Título: Triste horizonte
Autor: Tereza Cruvinel
Fonte: O Globo, 23/04/2006, O GLOBO, p. 2

A crise e seus espasmos criam estranhas categorias mentais e de julgamento entre nós. Na intolerância e na estreiteza, muito próximas das que eram adotadas pelo velho PT na oposição ¿ cheio de certezas e esbanjando autoconfiança ética. Uma delas é a desqualificação de qualquer busca de nexo entre os delitos que estão na base da crise e as deformidades do sistema político.

Toda análise desta natureza desperta a suspeita de que se busca, com ela, justificar ou minimizar os erros do PT e os crimes de petistas. Antes então de se falar em aspectos sistêmicos é preciso dizer sempre, em tom de ladainha: O PT aparelhou o Estado, montou uma organização criminosa que comandou a corrupção e o mensalão, pilotando um projeto de poder de longo prazo pelo qual violou todos os limites éticos, legais e morais etc.etc.etc.

Isso posto talvez seja possível falar do sistema político, que como diz o senador José Sarney, segue intocado, apesar das mudanças pontuais e limitadas na lei eleitoral que nem sabemos se valerão este ano. O mesmo perigo ronda quem pretende falar do financiamento das campanhas e do caixa dois. Pode parecer afirmação de que o PT fez apenas caixa dois e não algo muito mais grave. Então é preciso deixar claro que não se está querendo misturar farinhas no mesmo saco, como tentam fazer os petistas. O PFL e o PSDB podem defender Roberto Brant, que fez caixa dois mas apenas isso. Foi uma vítima do sistema, de Valério e da Usiminas.

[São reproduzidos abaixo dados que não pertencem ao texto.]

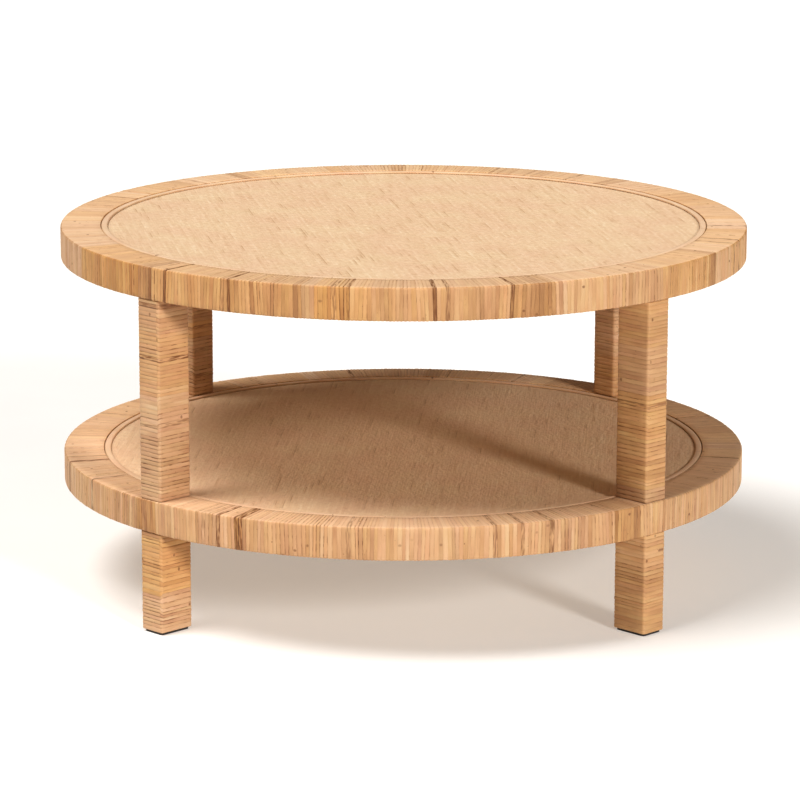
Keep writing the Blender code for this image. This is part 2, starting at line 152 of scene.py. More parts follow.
# Woven mats
STRAND_PITCH = 3.4 * MM
STRAND_HEIGHT = 0.3 * MM
WARP_PLACES = (0.02, 0.3, 0.7)  # grid lines of one strand, from 0 to 1
WEFT_PLACES = (0.05, 0.55)
FLOAT_LENGTH = 3  # a warp strand passes over two weft strands and under the third
STRAND_FULLNESS = 0.5  # power of the sine that gives a strand's section
WARP_DIP = 0.55  # height of a warp strand where it goes under, as a share of its highest
WEFT_RISE = 0.75  # height of a weft strand, as a share of the warp's
WEFT_DIP = 0.6
WEFT_NUMBERS = 97  # weft numbers start again after this many, to fit between 0 and 1
MAT_BANDS = (-1.0, -0.3, 0.3, 1.0)  # edges, as shares of the radius: about as many strands in each
MAT_SHADE_WIDTH = 5.0 * MM  # painted shade: the mat is darkened over this width beside the bead
MAT_CLEARANCE = 0.1 * MM
TOP_SLANT = 10.0
SHELF_SLANT = -4.0

# Camera and lights
CAMERA_PLACE = (0.0042, -4.962, 1.3737)
CAMERA_LENS = 172.36  # millimetres, on a 36 mm sensor
CAMERA_PITCH = math.radians(12.98)
CAMERA_HEADING = math.radians(0.1)
CAMERA_ROLL = math.radians(0.1)
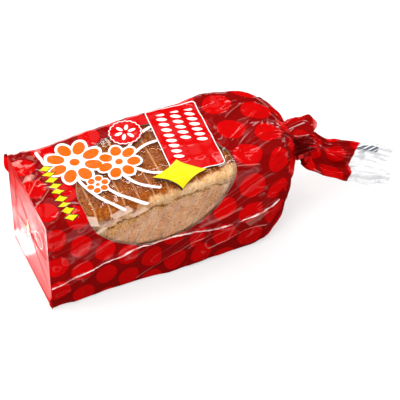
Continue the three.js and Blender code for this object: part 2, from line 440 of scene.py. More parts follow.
def arcLine(tree, uv, start, end, bulge, halfWidth):
    # A bowed line: in a frame along the chord, its height is a parabola of the distance from the middle
    middle = ((start[0] + end[0]) / 2, (start[1] + end[1]) / 2)
    chord = math.hypot(end[0] - start[0], end[1] - start[1])
    degrees = math.degrees(math.atan2(end[1] - start[1], end[0] - start[0]))
    x, y = parts(tree, millimetres(tree, uv, middle, degrees))
    bow = calc(tree, "MULTIPLY_ADD", times(tree, x, x), -4 * bulge / chord**2, bulge)
    beyond = larger(tree, minus(tree, sizeOf(tree, x), chord / 2), 0.0)
    return inside(tree, distanceOf(tree, minus(tree, y, bow), beyond), halfWidth, 0.2)


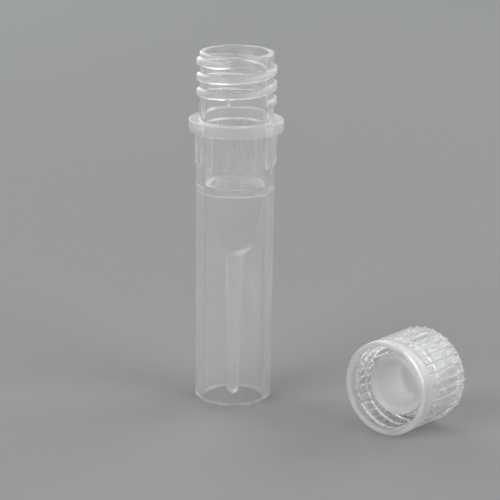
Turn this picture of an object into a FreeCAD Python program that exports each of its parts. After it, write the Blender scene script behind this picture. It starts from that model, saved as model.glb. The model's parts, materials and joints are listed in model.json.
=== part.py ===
"""A 0.5 ml screw-cap cryovial: a self-standing moulded tube and its knurled cap, lying beside it.

The tube stands on Z = 0 with its axis on +Z. Its neck carries an external thread above a collar, short ribs
hang under the collar, and the conical well sits high inside an open skirt, with a solid stem below it. The
cap has an internal thread, a hollow sealing plug and a ring of knurls. It lies on its side, mouth towards -Y.
"""

import FreeCAD, Part
import math
import os
import re

import Sketcher

# Sizes that are set by themselves, in millimetres, degrees or counts.
SIZES = {
    # the tube's bore, and the walls and rises outside it
    "tube_height": 46.4,
    "bore_radius": 4.1,
    "bore_depth": 17.45,
    "bore_bevel": 0.12,
    "neck_height": 8.8,
    "neck_wall": 0.72,
    "rim_bevel": 0.2,
    "body_wall": 1.06,
    "body_draft": 0.17,
    "collar_rise": 1.02,
    "collar_thickness": 1.5,
    "collar_bevel": 0.12,
    "foot_flare": 0.05,
    "foot_height": 0.6,
    "foot_bevel": 0.1,
    # the well, below a ledge at the foot of the bore
    "ledge_width": 1.25,
    "ledge_drop": 0.15,
    "well_depth": 8.2,
    "well_floor_radius": 1.45,
    "well_round": 1.0,
    # the underside of the tube, inside its skirt
    "skirt_wall": 1.14,
    "ledge_wall": 0.7,
    "cup_wall": 0.95,
    "cup_base": 1.15,
    "cup_round": 2.0,
    "stem_top_radius": 1.24,
    "stem_foot_radius": 0.8,
    "stem_gap": 0.3,
    "stem_tip": 0.5,
    "gate_radius": 0.25,
    # ribs under the collar
    "rib_count": 16,
    "rib_rise": 0.22,
    "rib_width": 0.65,
    "rib_length": 4.4,
    # the neck's thread
    "thread_pitch": 2.0,
    "thread_rise": 0.4,
    "thread_foot_width": 1.35,
    "thread_crest_width": 0.75,
    "thread_start": 2.31,
    "thread_stop": 0.8,
    "thread_angle": 3.7,
    # the pip under the neck's thread, which the cap's thread clicks over as it closes
    "pip_angle": 296.7,
    "pip_height": 3.0,
    "pip_foot_radius": 0.5,
    "pip_crest_radius": 0.25,
    # the cap
    "cap_top": 1.25,
    "cap_wall": 0.77,
    "lip_height": 1.8,
    "lip_bevel": 0.2,
    "grip_inset": 0.2,
    "knurl_count": 32,
    "knurl_rise": 0.2,
    "knurl_width": 0.7,
    "knurl_angle": 8.9,
    "plug_wall": 1.1,
    "plug_inset": 2.2,
    "plug_bevel": 0.4,
    "cap_thread_foot_width": 0.75,
    "cap_thread_crest_width": 0.35,
    "cap_thread_start": 0.75,
    "cap_thread_stop": 2.55,
    "cap_thread_angle": 45.0,
    # the clearances between the closed cap and the tube, and the grip of the pip on the cap's thread
    "lip_gap": 0.8,
    "thread_gap": 0.18,
    "crest_gap": 0.1,
    "plug_gap": 0.1,
    "pip_grip": 0.1,
    # how far an added feature starts inside the wall that it grows from
    "sink": 0.2,
    # where the cap lies
    "cap_across": 24.85,
    "cap_along": -0.45,
}

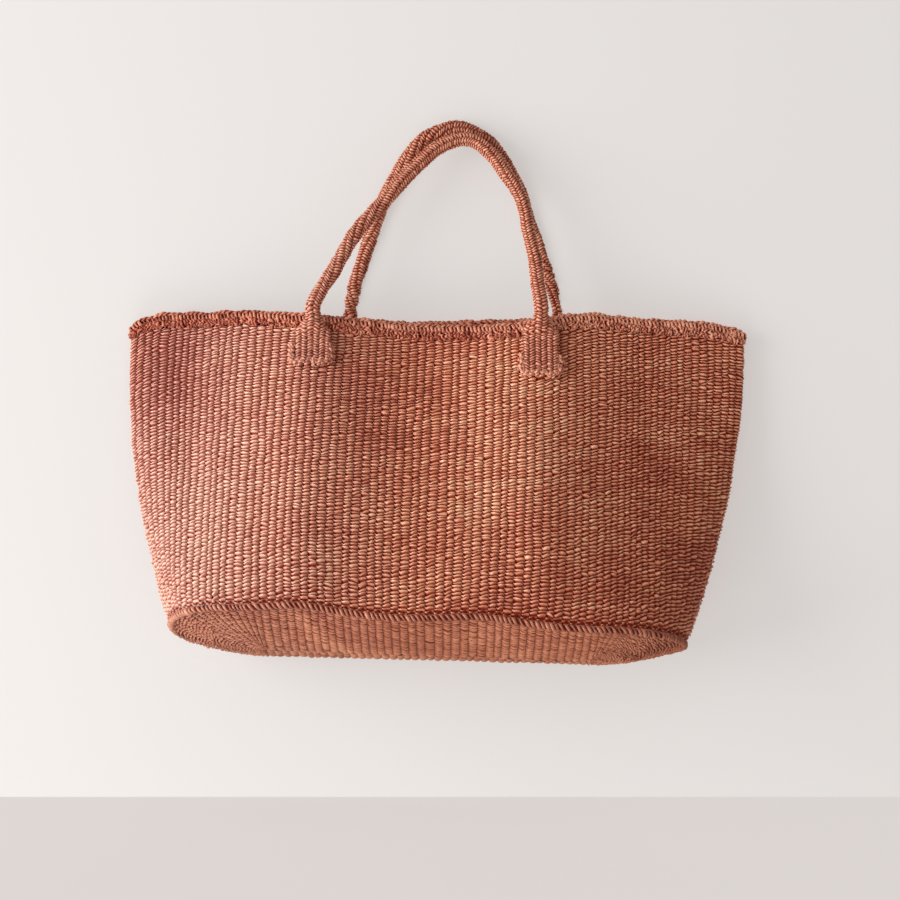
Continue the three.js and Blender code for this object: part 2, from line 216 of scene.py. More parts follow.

Ressalvas feitas, já se pode lamentar que o caixa dois será amplamente praticado na campanha deste ano, salvo um milagre que transfigure todos os doadores e candidatos. A prestação de contas pela internet no dia 6 de agosto e no dia 6 de setembro, sem revelação dos doadores, é brincadeirinha. O que importa é saber quem doou para sabermos se receberá favores depois. A identificação só após a eleição permitirá ao candidato ocultar e proteger seus benfeitores especiais. Só os trouxas vão aparecer como doadores legais e declarados. E assim será até que venha um dia a reforma para valer.

Já a mistura do sistema partidário que temos com as taxas atuais de agressividade política prometem o pior dos mundos. Na hipótese de eleição do candidato tucano-pefelista Geraldo Alckmin, com quem ele vai governar? Com o PFL e o PSDB, claro. E qual a fração que os dois partidos terão juntos na Câmara? Salvo uma paixonite aguda do eleitorado, no máximo um terço da Câmara. Quando Fernando Henrique foi eleito pela primeira vez em 1994, puxado pelo sucesso do Real, o PSDB elegeu apenas 62 deputados ou 12,1% das cadeiras. O PFL fez 89, ou 17,3% das cadeiras. Juntos, tinham 29,4% da Câmara. Um terço. Para governar, houve balcão, nomeações, dizem que até compra de votos para aprovar a reeleição. Foi preciso tourear o PMDB e alimentar os partidos hoje chamados do mensalão. Mal ou bem FH conseguiu governar e aprovar suas reformas.

Na eleição de 1998, a da reeleição, o PSDB obteve 99 cadeiras (19,2% ) e o PFL, 105 (20,4%). Estavam no governo, o que sempre ajuda. Juntos, ficaram com 204 cadeiras, ou 39,7%. Mas longe ainda da maioria absoluta, metade mais um. No segundo mandato foi ainda mais difícil segurar a maioria, que se desfez a olhos vistos a partir de 2000. No eventual governo Alckmin, a coalizão PFL-PSDB ficará entre seu tamanho de 1994 e o de 1998.

Já Lula, com a votação esplendorosa em 2002, garantiu a seu PT apenas 91 deputados, ou 17% das cadeiras na Câmara. Com a ajuda do PCdoB (12 deputados) e do PSB (22), a coalizão chegou a ter 24,3% das cadeiras. E como Lula havia desautorizado a aliança que Dirceu costurou com o PMDB na formação do governo, ficou refém dos partidos ditos do mensalão.

O presidente Alckmin, sem maioria e fustigado pelo ressentimento petista, talvez não consiga 69 CPIs, como em São Paulo. Já o presidente Lula, se reeleito, pode ter seu encontro com o processo de impeachment. Em torno de um programa, poderiam tentar construir um arremedo de coalizão. Mas esta campanha, pelo visto, não debaterá programas. Só a ética de uns e os crimes de outros.